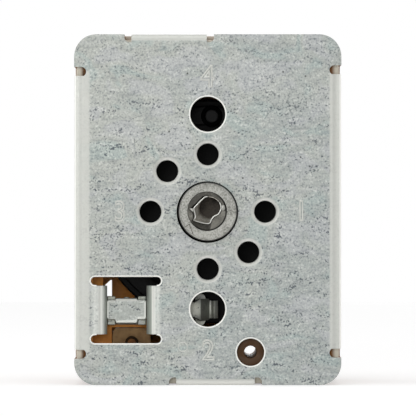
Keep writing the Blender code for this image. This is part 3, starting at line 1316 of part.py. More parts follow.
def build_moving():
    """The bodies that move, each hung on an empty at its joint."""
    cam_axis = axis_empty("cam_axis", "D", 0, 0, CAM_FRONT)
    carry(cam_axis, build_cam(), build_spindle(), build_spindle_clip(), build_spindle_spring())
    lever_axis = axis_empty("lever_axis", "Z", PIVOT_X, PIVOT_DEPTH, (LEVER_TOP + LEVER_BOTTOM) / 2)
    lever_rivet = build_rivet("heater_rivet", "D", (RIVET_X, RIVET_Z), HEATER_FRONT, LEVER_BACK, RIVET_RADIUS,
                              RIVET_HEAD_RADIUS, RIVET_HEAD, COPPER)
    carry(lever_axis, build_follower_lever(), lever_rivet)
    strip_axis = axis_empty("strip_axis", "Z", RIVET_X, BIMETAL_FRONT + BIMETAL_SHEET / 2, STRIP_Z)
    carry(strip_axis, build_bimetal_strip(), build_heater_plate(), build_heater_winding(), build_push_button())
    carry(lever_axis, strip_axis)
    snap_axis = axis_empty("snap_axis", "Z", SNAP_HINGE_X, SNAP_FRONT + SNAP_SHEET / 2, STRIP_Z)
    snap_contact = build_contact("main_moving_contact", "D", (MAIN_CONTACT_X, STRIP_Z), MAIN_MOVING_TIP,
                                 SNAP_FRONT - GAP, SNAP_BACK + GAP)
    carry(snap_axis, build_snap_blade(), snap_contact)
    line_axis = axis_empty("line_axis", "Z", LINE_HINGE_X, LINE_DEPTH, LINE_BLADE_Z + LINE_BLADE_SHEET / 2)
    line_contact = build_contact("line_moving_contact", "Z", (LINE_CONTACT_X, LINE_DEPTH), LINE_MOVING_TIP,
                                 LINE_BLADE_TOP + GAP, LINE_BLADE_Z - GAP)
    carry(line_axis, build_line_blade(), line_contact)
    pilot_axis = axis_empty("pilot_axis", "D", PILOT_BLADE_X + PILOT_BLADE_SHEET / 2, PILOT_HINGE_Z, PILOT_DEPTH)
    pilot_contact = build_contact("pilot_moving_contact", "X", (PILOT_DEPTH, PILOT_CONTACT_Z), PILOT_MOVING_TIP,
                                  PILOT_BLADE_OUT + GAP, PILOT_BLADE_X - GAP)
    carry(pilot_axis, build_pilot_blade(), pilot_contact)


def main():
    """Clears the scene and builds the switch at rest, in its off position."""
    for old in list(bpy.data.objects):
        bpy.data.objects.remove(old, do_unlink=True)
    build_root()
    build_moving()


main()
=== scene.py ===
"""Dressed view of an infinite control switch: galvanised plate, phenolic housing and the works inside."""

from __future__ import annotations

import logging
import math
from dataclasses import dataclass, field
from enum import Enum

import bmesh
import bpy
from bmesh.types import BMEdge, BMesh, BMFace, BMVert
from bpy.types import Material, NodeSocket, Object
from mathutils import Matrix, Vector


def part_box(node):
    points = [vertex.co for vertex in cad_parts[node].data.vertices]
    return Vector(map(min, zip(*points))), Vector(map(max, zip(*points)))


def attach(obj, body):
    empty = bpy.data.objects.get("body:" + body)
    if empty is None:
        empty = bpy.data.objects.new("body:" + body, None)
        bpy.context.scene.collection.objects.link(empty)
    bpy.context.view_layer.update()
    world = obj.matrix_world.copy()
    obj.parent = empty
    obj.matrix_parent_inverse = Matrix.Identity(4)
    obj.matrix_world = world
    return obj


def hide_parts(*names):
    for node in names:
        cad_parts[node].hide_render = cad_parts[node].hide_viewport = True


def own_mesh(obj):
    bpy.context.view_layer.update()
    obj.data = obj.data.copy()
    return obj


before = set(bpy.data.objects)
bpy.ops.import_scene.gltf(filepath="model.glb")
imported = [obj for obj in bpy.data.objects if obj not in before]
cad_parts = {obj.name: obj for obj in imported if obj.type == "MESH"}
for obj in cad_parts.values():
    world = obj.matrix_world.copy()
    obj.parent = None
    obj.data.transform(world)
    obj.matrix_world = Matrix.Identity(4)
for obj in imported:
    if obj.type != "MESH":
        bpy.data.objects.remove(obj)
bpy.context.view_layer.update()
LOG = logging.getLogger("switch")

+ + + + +

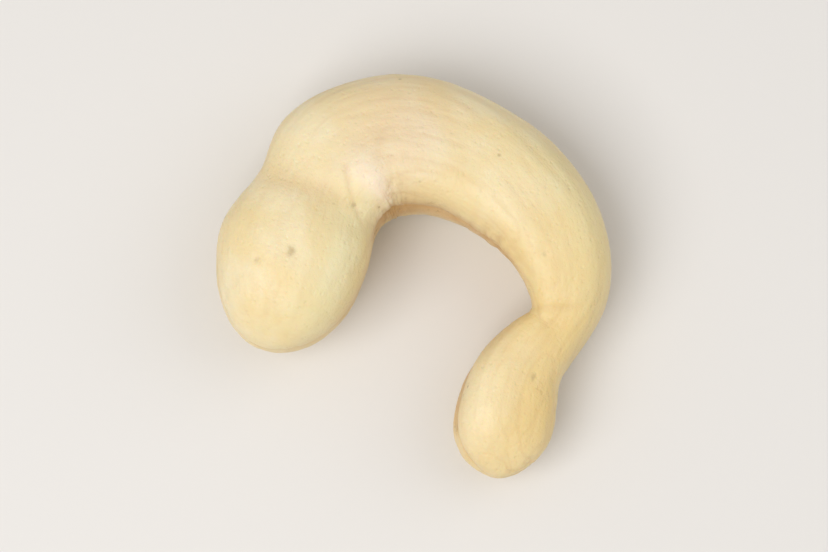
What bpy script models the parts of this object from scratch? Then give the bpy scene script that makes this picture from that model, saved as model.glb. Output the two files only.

+ + + + +

### AIM OF THE EXERCISE
Using the entries shown above, reproduce verbatim the lines from the line bearing "carry(pilot_axis, build_pilot_blade(), pilot_contact)" to the line bearing "bpy.data.objects.remove(obj)", inclusive.

### RESPONSE BELOW
    carry(pilot_axis, build_pilot_blade(), pilot_contact)


def main():
    """Clears the scene and builds the switch at rest, in its off position."""
    for old in list(bpy.data.objects):
        bpy.data.objects.remove(old, do_unlink=True)
    build_root()
    build_moving()


main()
=== scene.py ===
"""Dressed view of an infinite control switch: galvanised plate, phenolic housing and the works inside."""

from __future__ import annotations

import logging
import math
from dataclasses import dataclass, field
from enum import Enum

import bmesh
import bpy
from bmesh.types import BMEdge, BMesh, BMFace, BMVert
from bpy.types import Material, NodeSocket, Object
from mathutils import Matrix, Vector


def part_box(node):
    points = [vertex.co for vertex in cad_parts[node].data.vertices]
    return Vector(map(min, zip(*points))), Vector(map(max, zip(*points)))


def attach(obj, body):
    empty = bpy.data.objects.get("body:" + body)
    if empty is None:
        empty = bpy.data.objects.new("body:" + body, None)
        bpy.context.scene.collection.objects.link(empty)
    bpy.context.view_layer.update()
    world = obj.matrix_world.copy()
    obj.parent = empty
    obj.matrix_parent_inverse = Matrix.Identity(4)
    obj.matrix_world = world
    return obj


def hide_parts(*names):
    for node in names:
        cad_parts[node].hide_render = cad_parts[node].hide_viewport = True


def own_mesh(obj):
    bpy.context.view_layer.update()
    obj.data = obj.data.copy()
    return obj


before = set(bpy.data.objects)
bpy.ops.import_scene.gltf(filepath="model.glb")
imported = [obj for obj in bpy.data.objects if obj not in before]
cad_parts = {obj.name: obj for obj in imported if obj.type == "MESH"}
for obj in cad_parts.values():
    world = obj.matrix_world.copy()
    obj.parent = None
    obj.data.transform(world)
    obj.matrix_world = Matrix.Identity(4)
for obj in imported:
    if obj.type != "MESH":
        bpy.data.objects.remove(obj)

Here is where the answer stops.